-- Begin Working data --

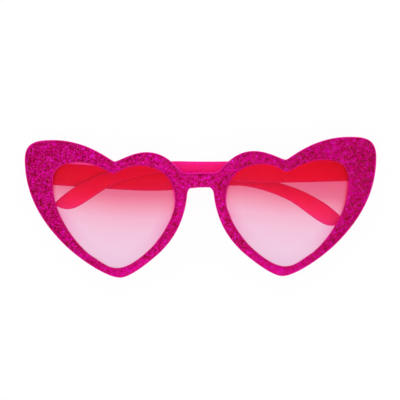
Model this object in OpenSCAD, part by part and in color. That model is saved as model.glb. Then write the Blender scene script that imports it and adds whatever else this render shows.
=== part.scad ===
// Heart shaped sunglasses, lenses up, resting on the outer face of the left arm.
// Left and right are as seen from the front. All lengths are in millimetres.

/* [Lenses] */
// Width of a lens opening
lens_w = 52.3; // [44:0.1:64]
// Height of a lens opening
lens_h = 45.2; // [37:0.1:55]
// Distance between the two lens openings
bridge_gap = 21.8; // [17:0.1:27]
// Thickness of a lens
lens_t = 1.8; // [1.4:0.1:2.2]
// Depth of the groove that holds a lens
groove_depth = 0.8; // [0.6:0.05:1]
// Gap round a lens in its groove
lens_fit = 0.05; // [0.03:0.01:0.1]

/* [Front] */
// Thickness of the front
front_t = 3.6; // [2.9:0.1:4.4]
// Radius of the front's curve, seen from above
face_r = 520; // [420:1:640]
// Width of the rim along the two lower sides of a heart
rim_w = 4.7; // [3.3:0.05:5]
// Height of the rim under the point of a heart
chin_w = 4.2; // [3:0.05:4.6]
// Width of the rim beside the nose
nose_rim_w = 5.25; // [3.9:0.05:6]
// Height of the rim over the inner lobe of a heart
lobe_rim_w = 5.7; // [4.6:0.05:7]
// Height of the rim in the notch between the lobes
notch_rim_w = 5.2; // [4.2:0.05:6.4]
// Height of the brow over the outer lobe
brow_w = 9.75; // [8:0.05:12]
// Width of the wing outside the lens
wing_w = 12.05; // [9.5:0.05:14]
// Height of the bridge
bridge_h = 6.3; // [5.2:0.1:7.4]
// Reach of the rounded corner under the bridge
nose_corner = 2.9; // [2.6:0.1:4]

/* [Glitter] */
// Thickness of the glitter layer on the front
glitter_t = 0.35; // [0.25:0.05:0.5]
// Width of the bare edge outside the glitter
bare_edge = 0.5; // [0.4:0.05:0.8]

/* [Nose pads] */
// Radius of a pad's round back, seen from the side
pad_r = 9.5; // [8:0.1:11.5]
// Thickness of a pad
pad_t = 2.4; // [2:0.1:2.9]
// How far a pad stands out behind the rim
pad_reach = 4.4; // [3.6:0.1:5.3]
// Angle at which a pad flares away from the nose
pad_flare = 18; // [12:1:24]

/* [Temples] */
// Length of an arm from its hinge pin to its tip
arm_len = 131.4; // [120:0.1:138]
// Height of an arm at the hinge
arm_h = 9.8; // [8:0.1:10.6]
// Thickness of an arm at the hinge
arm_root_t = 3.2; // [2.7:0.1:3.9]
// Thickness of an arm at its tip
arm_tip_t = 2.6; // [2.1:0.1:3.1]
// Radius of the rounding along an arm's edges
arm_round = 0.9; // [0.7:0.05:1.05]
// Gap between the folded arms where they cross
arm_gap = 0.35; // [0.3:0.05:0.5]
// How far the folded left arm slopes down towards its tip
left_lean = 2.2; // [1.7:0.1:2.7]
// How far the folded right arm slopes up towards its tip
right_lean = 1.6; // [1.1:0.1:2.1]
// Angle past square that an arm opens to
splay = 2; // [1:0.5:4]

/* [Hinges] */
// Distance from a hinge pin to the outer edge of the front
pin_inset = 6.2; // [5.8:0.1:6.6]
// Height of the hinges above the middle of the lenses
hinge_rise = 18; // [16.6:0.1:18.6]
// Distance from a pin back to the face that the arm closes on
pin_stand = 2; // [1.85:0.05:2.4]
// Distance from a pin to the inner face of its arm
pin_off = 1.55; // [1.5:0.05:1.85]
// Radius of a hinge knuckle
knuckle_r = 1.25; // [1.1:0.05:1.3]
// Height of one knuckle
knuckle_h = 2; // [1.7:0.05:2.3]
// Gap between two knuckles
knuckle_gap = 0.08; // [0.05:0.01:0.1]
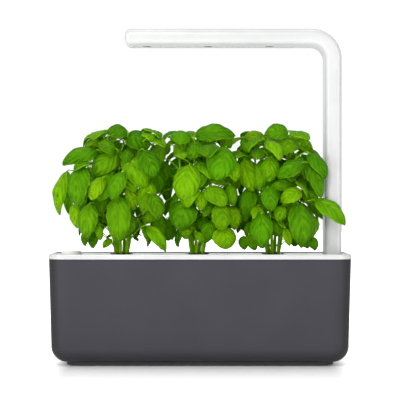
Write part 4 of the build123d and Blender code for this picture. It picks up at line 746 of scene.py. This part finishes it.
def clears_lid(marks, name):
    """Whether a leaf keeps clear of another plant's cup while that is lifted out."""
    low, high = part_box("cup_lid_" + name)
    reach = (high[0] - low[0]) / 2 + LID_CLEARANCE
    over = np.hypot(marks[:, 0] - (low[0] + high[0]) / 2, marks[:, 1]) < reach
    return not (over & (marks[:, 2] < high[2] + CUP_LIFT + LID_CLEARANCE)).any()


def filler_blade(chance, axis_x, soil_z):
    """A leaf somewhere in the bush, hanging outwards."""
    across, deep = chance.uniform(-1, 1), chance.uniform(-1, 1)
    height = chance.uniform(FOLIAGE_LOW, FOLIAGE_HIGH)
    top = (height - FOLIAGE_LOW) / (FOLIAGE_HIGH - FOLIAGE_LOW)
    outer = abs(axis_x) > 0.01 and across * axis_x > 0
    slim = 1 - (OUTER_TAPER if outer else INNER_TAPER) * top**3 - LOW_TAPER * (1 - top) ** 2
    x, y = axis_x + FOLIAGE_REACH * across * slim, FOLIAGE_DEPTH * deep * slim
    middle = np.array([x, y, soil_z + height])
    angle = atan2(deep, across) + chance.uniform(-FILLER_TURN, FILLER_TURN)
    droop = chance.uniform(*FILLER_DROOP) - 0.7 * top
    out = np.array([cos(angle), sin(angle), 0.0])
    length = chance.uniform(*FILLER_LENGTH)
    half = length / 2 * (cos(droop) * out - sin(droop) * UP)
    tilt = chance.uniform(-FILLER_TILT, FILLER_TILT)
    face = sin(droop) * out + cos(droop) * UP + tilt * np.array([-out[1], out[0], 0.0])
    return Blade(middle - half, middle + half, face, length * chance.uniform(*FILLER_BREADTH))


def low_blade(chance, axis_x, soil_z, stem):
    """A small leaf low on a stem."""
    height = chance.uniform(*LOW_HEIGHT)
    foot = stem_point(axis_x, soil_z, stem, height)
    angle = atan2(foot[1], foot[0] - axis_x) + chance.uniform(-1.2, 1.2)
    out = np.array([cos(angle), sin(angle), 0.0])
    length = chance.uniform(*LOW_LENGTH)
    reach = chance.uniform(*LOW_REACH)
    base = foot + out * reach + UP * (0.001 + 0.6 * reach)
    tip = base + length * unit(out + UP * chance.uniform(-0.6, 0.4))
    return Blade(base, tip, UP + 0.4 * out, YOUNG_BREADTH * length)


def bud_blades(axis_x, soil_z, stem, turn):
    """Two crossed pairs of young leaves at a stem's top."""
    top = stem_point(axis_x, soil_z, stem, STEM_HEIGHT)
    blades = []
    for pair, (length, lift) in enumerate(BUD_PAIRS):
        for side in (0, 1):
            angle = turn + pair * pi / 2 + side * pi
            out = np.array([cos(angle), sin(angle), 0.0])
            base = top + out * 0.001 + UP * (0.002 + 0.003 * pair)
            tip = base + length * unit(out + lift * UP)
            blades.append(Blade(base, tip, UP - 0.2 * lift * out, YOUNG_BREADTH * length))
    return blades


# Basil stems

def stem_point(axis_x, soil_z, stem, height):
    """A point on one of a plant's main stems, which spread as they rise."""
    angle = 2 * pi * (stem + 0.25) / STEM_COUNT
    risen = max(0.0, height) / STEM_HEIGHT
    ring = STEM_FOOT_RING + (STEM_TOP_RING - STEM_FOOT_RING) * risen**STEM_SPREAD
    ring *= 1 + 0.25 * sin(3 * stem)
    sway = SWAY * min(1.0, 30 * height) * sin(70 * height + 2 * stem)
    return np.array([axis_x + ring * cos(angle) + sway, ring * sin(angle) - sway, soil_z + height])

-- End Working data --

## What is needed
Extract all of the data above without altering anything.

## Task result
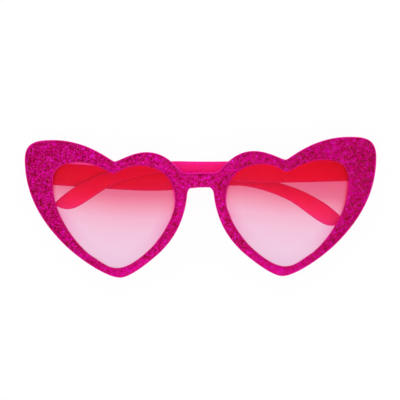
Model this object in OpenSCAD, part by part and in color. That model is saved as model.glb. Then write the Blender scene script that imports it and adds whatever else this render shows.
=== part.scad ===
// Heart shaped sunglasses, lenses up, resting on the outer face of the left arm.
// Left and right are as seen from the front. All lengths are in millimetres.

/* [Lenses] */
// Width of a lens opening
lens_w = 52.3; // [44:0.1:64]
// Height of a lens opening
lens_h = 45.2; // [37:0.1:55]
// Distance between the two lens openings
bridge_gap = 21.8; // [17:0.1:27]
// Thickness of a lens
lens_t = 1.8; // [1.4:0.1:2.2]
// Depth of the groove that holds a lens
groove_depth = 0.8; // [0.6:0.05:1]
// Gap round a lens in its groove
lens_fit = 0.05; // [0.03:0.01:0.1]

/* [Front] */
// Thickness of the front
front_t = 3.6; // [2.9:0.1:4.4]
// Radius of the front's curve, seen from above
face_r = 520; // [420:1:640]
// Width of the rim along the two lower sides of a heart
rim_w = 4.7; // [3.3:0.05:5]
// Height of the rim under the point of a heart
chin_w = 4.2; // [3:0.05:4.6]
// Width of the rim beside the nose
nose_rim_w = 5.25; // [3.9:0.05:6]
// Height of the rim over the inner lobe of a heart
lobe_rim_w = 5.7; // [4.6:0.05:7]
// Height of the rim in the notch between the lobes
notch_rim_w = 5.2; // [4.2:0.05:6.4]
// Height of the brow over the outer lobe
brow_w = 9.75; // [8:0.05:12]
// Width of the wing outside the lens
wing_w = 12.05; // [9.5:0.05:14]
// Height of the bridge
bridge_h = 6.3; // [5.2:0.1:7.4]
// Reach of the rounded corner under the bridge
nose_corner = 2.9; // [2.6:0.1:4]

/* [Glitter] */
// Thickness of the glitter layer on the front
glitter_t = 0.35; // [0.25:0.05:0.5]
// Width of the bare edge outside the glitter
bare_edge = 0.5; // [0.4:0.05:0.8]

/* [Nose pads] */
// Radius of a pad's round back, seen from the side
pad_r = 9.5; // [8:0.1:11.5]
// Thickness of a pad
pad_t = 2.4; // [2:0.1:2.9]
// How far a pad stands out behind the rim
pad_reach = 4.4; // [3.6:0.1:5.3]
// Angle at which a pad flares away from the nose
pad_flare = 18; // [12:1:24]

/* [Temples] */
// Length of an arm from its hinge pin to its tip
arm_len = 131.4; // [120:0.1:138]
// Height of an arm at the hinge
arm_h = 9.8; // [8:0.1:10.6]
// Thickness of an arm at the hinge
arm_root_t = 3.2; // [2.7:0.1:3.9]
// Thickness of an arm at its tip
arm_tip_t = 2.6; // [2.1:0.1:3.1]
// Radius of the rounding along an arm's edges
arm_round = 0.9; // [0.7:0.05:1.05]
// Gap between the folded arms where they cross
arm_gap = 0.35; // [0.3:0.05:0.5]
// How far the folded left arm slopes down towards its tip
left_lean = 2.2; // [1.7:0.1:2.7]
// How far the folded right arm slopes up towards its tip
right_lean = 1.6; // [1.1:0.1:2.1]
// Angle past square that an arm opens to
splay = 2; // [1:0.5:4]

/* [Hinges] */
// Distance from a hinge pin to the outer edge of the front
pin_inset = 6.2; // [5.8:0.1:6.6]
// Height of the hinges above the middle of the lenses
hinge_rise = 18; // [16.6:0.1:18.6]
// Distance from a pin back to the face that the arm closes on
pin_stand = 2; // [1.85:0.05:2.4]
// Distance from a pin to the inner face of its arm
pin_off = 1.55; // [1.5:0.05:1.85]
// Radius of a hinge knuckle
knuckle_r = 1.25; // [1.1:0.05:1.3]
// Height of one knuckle
knuckle_h = 2; // [1.7:0.05:2.3]
// Gap between two knuckles
knuckle_gap = 0.08; // [0.05:0.01:0.1]
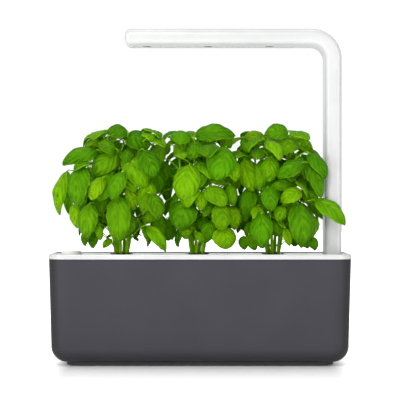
Write part 4 of the build123d and Blender code for this picture. It picks up at line 746 of scene.py. This part finishes it.
def clears_lid(marks, name):
    """Whether a leaf keeps clear of another plant's cup while that is lifted out."""
    low, high = part_box("cup_lid_" + name)
    reach = (high[0] - low[0]) / 2 + LID_CLEARANCE
    over = np.hypot(marks[:, 0] - (low[0] + high[0]) / 2, marks[:, 1]) < reach
    return not (over & (marks[:, 2] < high[2] + CUP_LIFT + LID_CLEARANCE)).any()


def filler_blade(chance, axis_x, soil_z):
    """A leaf somewhere in the bush, hanging outwards."""
    across, deep = chance.uniform(-1, 1), chance.uniform(-1, 1)
    height = chance.uniform(FOLIAGE_LOW, FOLIAGE_HIGH)
    top = (height - FOLIAGE_LOW) / (FOLIAGE_HIGH - FOLIAGE_LOW)
    outer = abs(axis_x) > 0.01 and across * axis_x > 0
    slim = 1 - (OUTER_TAPER if outer else INNER_TAPER) * top**3 - LOW_TAPER * (1 - top) ** 2
    x, y = axis_x + FOLIAGE_REACH * across * slim, FOLIAGE_DEPTH * deep * slim
    middle = np.array([x, y, soil_z + height])
    angle = atan2(deep, across) + chance.uniform(-FILLER_TURN, FILLER_TURN)
    droop = chance.uniform(*FILLER_DROOP) - 0.7 * top
    out = np.array([cos(angle), sin(angle), 0.0])
    length = chance.uniform(*FILLER_LENGTH)
    half = length / 2 * (cos(droop) * out - sin(droop) * UP)
    tilt = chance.uniform(-FILLER_TILT, FILLER_TILT)
    face = sin(droop) * out + cos(droop) * UP + tilt * np.array([-out[1], out[0], 0.0])
    return Blade(middle - half, middle + half, face, length * chance.uniform(*FILLER_BREADTH))


def low_blade(chance, axis_x, soil_z, stem):
    """A small leaf low on a stem."""
    height = chance.uniform(*LOW_HEIGHT)
    foot = stem_point(axis_x, soil_z, stem, height)
    angle = atan2(foot[1], foot[0] - axis_x) + chance.uniform(-1.2, 1.2)
    out = np.array([cos(angle), sin(angle), 0.0])
    length = chance.uniform(*LOW_LENGTH)
    reach = chance.uniform(*LOW_REACH)
    base = foot + out * reach + UP * (0.001 + 0.6 * reach)
    tip = base + length * unit(out + UP * chance.uniform(-0.6, 0.4))
    return Blade(base, tip, UP + 0.4 * out, YOUNG_BREADTH * length)


def bud_blades(axis_x, soil_z, stem, turn):
    """Two crossed pairs of young leaves at a stem's top."""
    top = stem_point(axis_x, soil_z, stem, STEM_HEIGHT)
    blades = []
    for pair, (length, lift) in enumerate(BUD_PAIRS):
        for side in (0, 1):
            angle = turn + pair * pi / 2 + side * pi
            out = np.array([cos(angle), sin(angle), 0.0])
            base = top + out * 0.001 + UP * (0.002 + 0.003 * pair)
            tip = base + length * unit(out + lift * UP)
            blades.append(Blade(base, tip, UP - 0.2 * lift * out, YOUNG_BREADTH * length))
    return blades


# Basil stems

def stem_point(axis_x, soil_z, stem, height):
    """A point on one of a plant's main stems, which spread as they rise."""
    angle = 2 * pi * (stem + 0.25) / STEM_COUNT
    risen = max(0.0, height) / STEM_HEIGHT
    ring = STEM_FOOT_RING + (STEM_TOP_RING - STEM_FOOT_RING) * risen**STEM_SPREAD
    ring *= 1 + 0.25 * sin(3 * stem)
    sway = SWAY * min(1.0, 30 * height) * sin(70 * height + 2 * stem)
    return np.array([axis_x + ring * cos(angle) + sway, ring * sin(angle) - sway, soil_z + height])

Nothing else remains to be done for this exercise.